[Work required] The data must be written out once more, precisely as given.

[Source data]
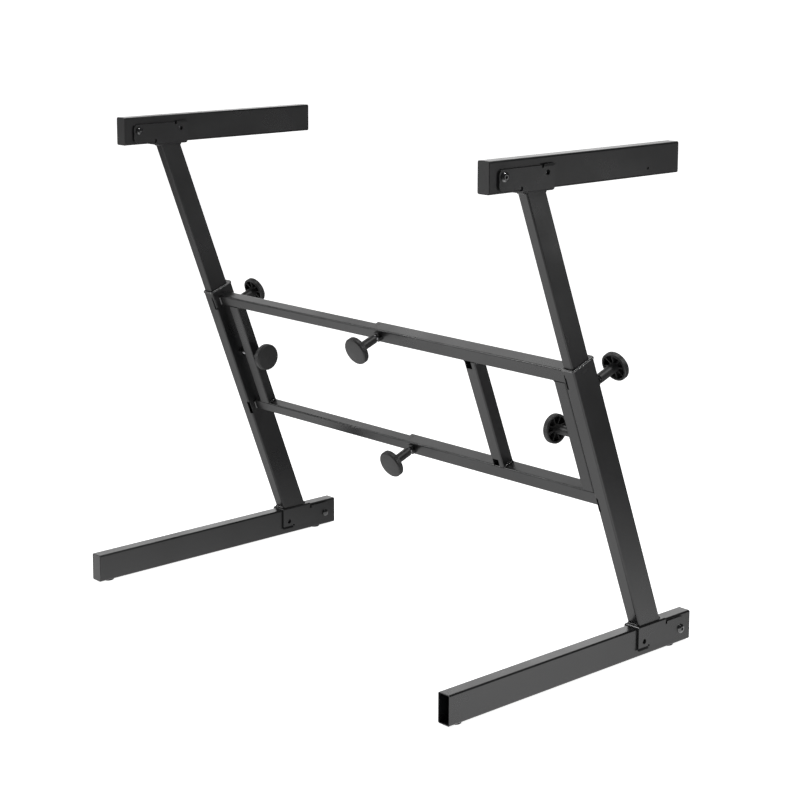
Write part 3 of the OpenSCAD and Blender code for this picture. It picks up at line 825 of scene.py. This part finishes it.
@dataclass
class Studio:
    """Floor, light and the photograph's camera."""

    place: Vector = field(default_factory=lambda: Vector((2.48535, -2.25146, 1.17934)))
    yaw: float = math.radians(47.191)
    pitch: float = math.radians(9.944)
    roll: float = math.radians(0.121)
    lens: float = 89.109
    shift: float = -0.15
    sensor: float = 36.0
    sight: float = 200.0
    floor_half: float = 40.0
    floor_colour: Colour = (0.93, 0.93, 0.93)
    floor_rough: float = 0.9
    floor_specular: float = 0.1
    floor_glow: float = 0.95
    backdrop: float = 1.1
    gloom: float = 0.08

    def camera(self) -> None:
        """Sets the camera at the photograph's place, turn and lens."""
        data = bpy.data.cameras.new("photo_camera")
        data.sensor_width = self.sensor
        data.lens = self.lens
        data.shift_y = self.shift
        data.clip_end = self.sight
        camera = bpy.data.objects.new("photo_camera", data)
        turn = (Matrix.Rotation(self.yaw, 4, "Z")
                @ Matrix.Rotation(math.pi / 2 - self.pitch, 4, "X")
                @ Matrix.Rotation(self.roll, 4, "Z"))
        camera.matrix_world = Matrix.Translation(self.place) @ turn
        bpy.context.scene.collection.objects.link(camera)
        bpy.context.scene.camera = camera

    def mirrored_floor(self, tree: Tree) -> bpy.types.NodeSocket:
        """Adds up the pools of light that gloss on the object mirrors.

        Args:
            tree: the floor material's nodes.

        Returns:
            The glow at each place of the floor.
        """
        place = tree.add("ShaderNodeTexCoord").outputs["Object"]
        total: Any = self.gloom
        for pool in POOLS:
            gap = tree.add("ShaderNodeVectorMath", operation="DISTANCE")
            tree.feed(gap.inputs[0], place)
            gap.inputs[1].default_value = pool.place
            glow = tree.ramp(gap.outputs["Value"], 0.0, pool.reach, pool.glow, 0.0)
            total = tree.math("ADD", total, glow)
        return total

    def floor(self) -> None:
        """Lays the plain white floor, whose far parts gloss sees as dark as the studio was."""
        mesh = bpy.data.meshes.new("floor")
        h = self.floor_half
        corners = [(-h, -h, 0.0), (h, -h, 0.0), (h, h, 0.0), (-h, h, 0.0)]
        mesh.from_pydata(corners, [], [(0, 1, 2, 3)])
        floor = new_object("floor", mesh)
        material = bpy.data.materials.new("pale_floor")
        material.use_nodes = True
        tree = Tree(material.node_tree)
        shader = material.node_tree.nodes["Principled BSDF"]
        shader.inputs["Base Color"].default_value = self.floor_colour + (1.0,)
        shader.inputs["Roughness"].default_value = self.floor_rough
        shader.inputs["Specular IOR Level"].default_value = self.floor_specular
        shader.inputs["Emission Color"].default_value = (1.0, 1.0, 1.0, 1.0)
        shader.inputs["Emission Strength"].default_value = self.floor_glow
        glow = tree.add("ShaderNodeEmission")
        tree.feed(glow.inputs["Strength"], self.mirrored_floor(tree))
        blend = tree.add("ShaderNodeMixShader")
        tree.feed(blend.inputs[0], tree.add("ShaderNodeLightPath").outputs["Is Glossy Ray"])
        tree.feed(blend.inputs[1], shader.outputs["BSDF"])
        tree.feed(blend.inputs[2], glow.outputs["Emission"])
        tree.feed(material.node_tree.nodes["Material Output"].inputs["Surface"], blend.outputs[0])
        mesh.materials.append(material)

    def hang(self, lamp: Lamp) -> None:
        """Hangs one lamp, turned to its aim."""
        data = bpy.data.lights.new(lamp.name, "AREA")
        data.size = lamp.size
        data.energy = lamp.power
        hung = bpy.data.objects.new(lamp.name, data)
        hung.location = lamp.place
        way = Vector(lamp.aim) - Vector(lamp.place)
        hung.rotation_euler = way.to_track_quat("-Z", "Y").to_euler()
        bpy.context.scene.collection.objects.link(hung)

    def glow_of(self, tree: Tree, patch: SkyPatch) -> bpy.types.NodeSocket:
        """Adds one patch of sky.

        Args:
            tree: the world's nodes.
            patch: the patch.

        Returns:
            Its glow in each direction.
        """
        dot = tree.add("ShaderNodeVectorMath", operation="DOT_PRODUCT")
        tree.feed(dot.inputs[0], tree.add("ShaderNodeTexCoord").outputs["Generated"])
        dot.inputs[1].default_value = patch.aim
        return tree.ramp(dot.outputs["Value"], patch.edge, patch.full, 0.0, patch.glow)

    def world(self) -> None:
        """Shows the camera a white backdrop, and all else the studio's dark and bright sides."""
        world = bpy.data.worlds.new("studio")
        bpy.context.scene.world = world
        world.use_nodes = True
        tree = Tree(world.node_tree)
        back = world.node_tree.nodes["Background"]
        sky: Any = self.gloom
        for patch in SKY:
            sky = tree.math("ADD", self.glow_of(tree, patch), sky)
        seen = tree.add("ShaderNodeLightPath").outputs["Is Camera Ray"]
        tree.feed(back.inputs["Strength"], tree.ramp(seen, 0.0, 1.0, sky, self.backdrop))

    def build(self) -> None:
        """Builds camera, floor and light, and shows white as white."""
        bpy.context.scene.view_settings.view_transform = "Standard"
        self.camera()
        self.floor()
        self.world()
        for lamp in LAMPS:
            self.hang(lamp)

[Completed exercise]
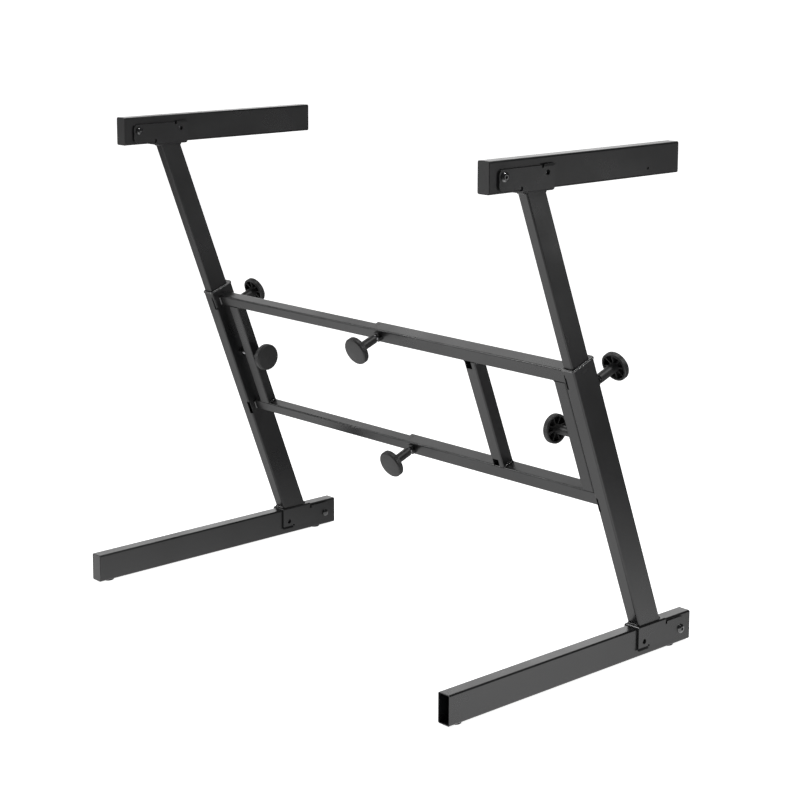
Write part 3 of the OpenSCAD and Blender code for this picture. It picks up at line 825 of scene.py. This part finishes it.
@dataclass
class Studio:
    """Floor, light and the photograph's camera."""

    place: Vector = field(default_factory=lambda: Vector((2.48535, -2.25146, 1.17934)))
    yaw: float = math.radians(47.191)
    pitch: float = math.radians(9.944)
    roll: float = math.radians(0.121)
    lens: float = 89.109
    shift: float = -0.15
    sensor: float = 36.0
    sight: float = 200.0
    floor_half: float = 40.0
    floor_colour: Colour = (0.93, 0.93, 0.93)
    floor_rough: float = 0.9
    floor_specular: float = 0.1
    floor_glow: float = 0.95
    backdrop: float = 1.1
    gloom: float = 0.08

    def camera(self) -> None:
        """Sets the camera at the photograph's place, turn and lens."""
        data = bpy.data.cameras.new("photo_camera")
        data.sensor_width = self.sensor
        data.lens = self.lens
        data.shift_y = self.shift
        data.clip_end = self.sight
        camera = bpy.data.objects.new("photo_camera", data)
        turn = (Matrix.Rotation(self.yaw, 4, "Z")
                @ Matrix.Rotation(math.pi / 2 - self.pitch, 4, "X")
                @ Matrix.Rotation(self.roll, 4, "Z"))
        camera.matrix_world = Matrix.Translation(self.place) @ turn
        bpy.context.scene.collection.objects.link(camera)
        bpy.context.scene.camera = camera

    def mirrored_floor(self, tree: Tree) -> bpy.types.NodeSocket:
        """Adds up the pools of light that gloss on the object mirrors.

        Args:
            tree: the floor material's nodes.

        Returns:
            The glow at each place of the floor.
        """
        place = tree.add("ShaderNodeTexCoord").outputs["Object"]
        total: Any = self.gloom
        for pool in POOLS:
            gap = tree.add("ShaderNodeVectorMath", operation="DISTANCE")
            tree.feed(gap.inputs[0], place)
            gap.inputs[1].default_value = pool.place
            glow = tree.ramp(gap.outputs["Value"], 0.0, pool.reach, pool.glow, 0.0)
            total = tree.math("ADD", total, glow)
        return total

    def floor(self) -> None:
        """Lays the plain white floor, whose far parts gloss sees as dark as the studio was."""
        mesh = bpy.data.meshes.new("floor")
        h = self.floor_half
        corners = [(-h, -h, 0.0), (h, -h, 0.0), (h, h, 0.0), (-h, h, 0.0)]
        mesh.from_pydata(corners, [], [(0, 1, 2, 3)])
        floor = new_object("floor", mesh)
        material = bpy.data.materials.new("pale_floor")
        material.use_nodes = True
        tree = Tree(material.node_tree)
        shader = material.node_tree.nodes["Principled BSDF"]
        shader.inputs["Base Color"].default_value = self.floor_colour + (1.0,)
        shader.inputs["Roughness"].default_value = self.floor_rough
        shader.inputs["Specular IOR Level"].default_value = self.floor_specular
        shader.inputs["Emission Color"].default_value = (1.0, 1.0, 1.0, 1.0)
        shader.inputs["Emission Strength"].default_value = self.floor_glow
        glow = tree.add("ShaderNodeEmission")
        tree.feed(glow.inputs["Strength"], self.mirrored_floor(tree))
        blend = tree.add("ShaderNodeMixShader")
        tree.feed(blend.inputs[0], tree.add("ShaderNodeLightPath").outputs["Is Glossy Ray"])
        tree.feed(blend.inputs[1], shader.outputs["BSDF"])
        tree.feed(blend.inputs[2], glow.outputs["Emission"])
        tree.feed(material.node_tree.nodes["Material Output"].inputs["Surface"], blend.outputs[0])
        mesh.materials.append(material)

    def hang(self, lamp: Lamp) -> None:
        """Hangs one lamp, turned to its aim."""
        data = bpy.data.lights.new(lamp.name, "AREA")
        data.size = lamp.size
        data.energy = lamp.power
        hung = bpy.data.objects.new(lamp.name, data)
        hung.location = lamp.place
        way = Vector(lamp.aim) - Vector(lamp.place)
        hung.rotation_euler = way.to_track_quat("-Z", "Y").to_euler()
        bpy.context.scene.collection.objects.link(hung)

    def glow_of(self, tree: Tree, patch: SkyPatch) -> bpy.types.NodeSocket:
        """Adds one patch of sky.

        Args:
            tree: the world's nodes.
            patch: the patch.

        Returns:
            Its glow in each direction.
        """
        dot = tree.add("ShaderNodeVectorMath", operation="DOT_PRODUCT")
        tree.feed(dot.inputs[0], tree.add("ShaderNodeTexCoord").outputs["Generated"])
        dot.inputs[1].default_value = patch.aim
        return tree.ramp(dot.outputs["Value"], patch.edge, patch.full, 0.0, patch.glow)

    def world(self) -> None:
        """Shows the camera a white backdrop, and all else the studio's dark and bright sides."""
        world = bpy.data.worlds.new("studio")
        bpy.context.scene.world = world
        world.use_nodes = True
        tree = Tree(world.node_tree)
        back = world.node_tree.nodes["Background"]
        sky: Any = self.gloom
        for patch in SKY:
            sky = tree.math("ADD", self.glow_of(tree, patch), sky)
        seen = tree.add("ShaderNodeLightPath").outputs["Is Camera Ray"]
        tree.feed(back.inputs["Strength"], tree.ramp(seen, 0.0, 1.0, sky, self.backdrop))

    def build(self) -> None:
        """Builds camera, floor and light, and shows white as white."""
        bpy.context.scene.view_settings.view_transform = "Standard"
        self.camera()
        self.floor()
        self.world()
        for lamp in LAMPS:
            self.hang(lamp)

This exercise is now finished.